» Short exercise
Return all the data, word for word.
# START OF Data segment
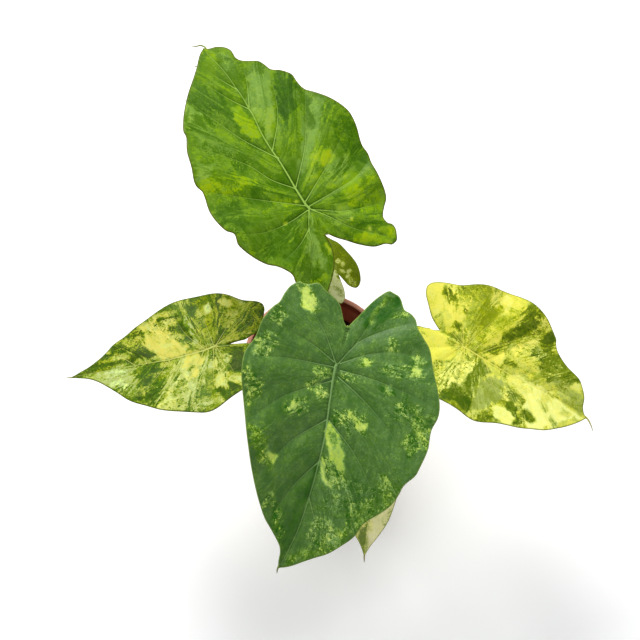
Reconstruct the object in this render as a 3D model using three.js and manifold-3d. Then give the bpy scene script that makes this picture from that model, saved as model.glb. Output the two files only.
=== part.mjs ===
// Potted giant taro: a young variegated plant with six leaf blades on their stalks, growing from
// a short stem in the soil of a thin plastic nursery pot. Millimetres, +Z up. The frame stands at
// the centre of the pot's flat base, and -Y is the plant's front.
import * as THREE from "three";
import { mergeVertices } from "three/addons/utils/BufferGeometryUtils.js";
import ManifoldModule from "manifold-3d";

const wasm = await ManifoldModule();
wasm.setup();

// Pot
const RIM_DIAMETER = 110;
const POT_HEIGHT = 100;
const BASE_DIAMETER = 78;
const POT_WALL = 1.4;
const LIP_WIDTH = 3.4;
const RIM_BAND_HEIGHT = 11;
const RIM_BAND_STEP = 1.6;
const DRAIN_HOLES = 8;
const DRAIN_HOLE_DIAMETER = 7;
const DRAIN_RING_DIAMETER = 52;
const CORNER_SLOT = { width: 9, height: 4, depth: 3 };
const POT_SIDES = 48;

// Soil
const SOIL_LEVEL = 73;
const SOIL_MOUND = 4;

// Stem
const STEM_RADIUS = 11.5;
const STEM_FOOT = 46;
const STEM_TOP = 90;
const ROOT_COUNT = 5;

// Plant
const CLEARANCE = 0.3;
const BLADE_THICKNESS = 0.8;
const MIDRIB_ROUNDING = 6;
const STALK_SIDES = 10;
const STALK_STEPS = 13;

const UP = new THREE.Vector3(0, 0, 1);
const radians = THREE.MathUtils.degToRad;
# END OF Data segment
» Result below
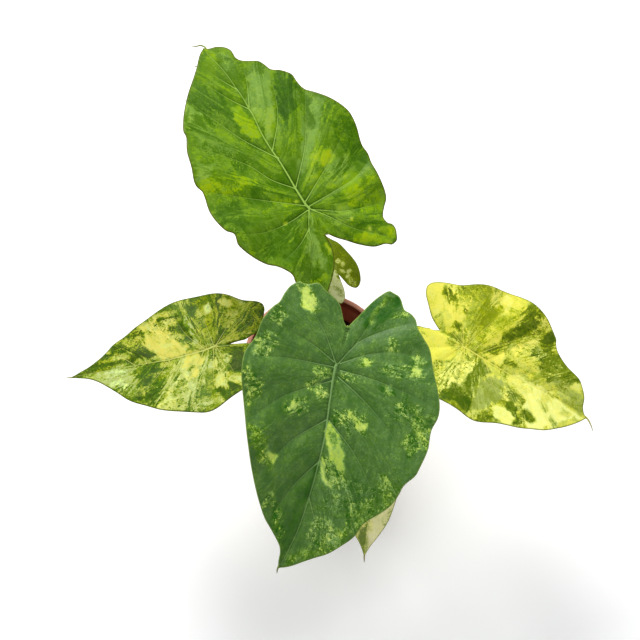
Reconstruct the object in this render as a 3D model using three.js and manifold-3d. Then give the bpy scene script that makes this picture from that model, saved as model.glb. Output the two files only.
=== part.mjs ===
// Potted giant taro: a young variegated plant with six leaf blades on their stalks, growing from
// a short stem in the soil of a thin plastic nursery pot. Millimetres, +Z up. The frame stands at
// the centre of the pot's flat base, and -Y is the plant's front.
import * as THREE from "three";
import { mergeVertices } from "three/addons/utils/BufferGeometryUtils.js";
import ManifoldModule from "manifold-3d";

const wasm = await ManifoldModule();
wasm.setup();

// Pot
const RIM_DIAMETER = 110;
const POT_HEIGHT = 100;
const BASE_DIAMETER = 78;
const POT_WALL = 1.4;
const LIP_WIDTH = 3.4;
const RIM_BAND_HEIGHT = 11;
const RIM_BAND_STEP = 1.6;
const DRAIN_HOLES = 8;
const DRAIN_HOLE_DIAMETER = 7;
const DRAIN_RING_DIAMETER = 52;
const CORNER_SLOT = { width: 9, height: 4, depth: 3 };
const POT_SIDES = 48;

// Soil
const SOIL_LEVEL = 73;
const SOIL_MOUND = 4;

// Stem
const STEM_RADIUS = 11.5;
const STEM_FOOT = 46;
const STEM_TOP = 90;
const ROOT_COUNT = 5;

// Plant
const CLEARANCE = 0.3;
const BLADE_THICKNESS = 0.8;
const MIDRIB_ROUNDING = 6;
const STALK_SIDES = 10;
const STALK_STEPS = 13;

const UP = new THREE.Vector3(0, 0, 1);
const radians = THREE.MathUtils.degToRad;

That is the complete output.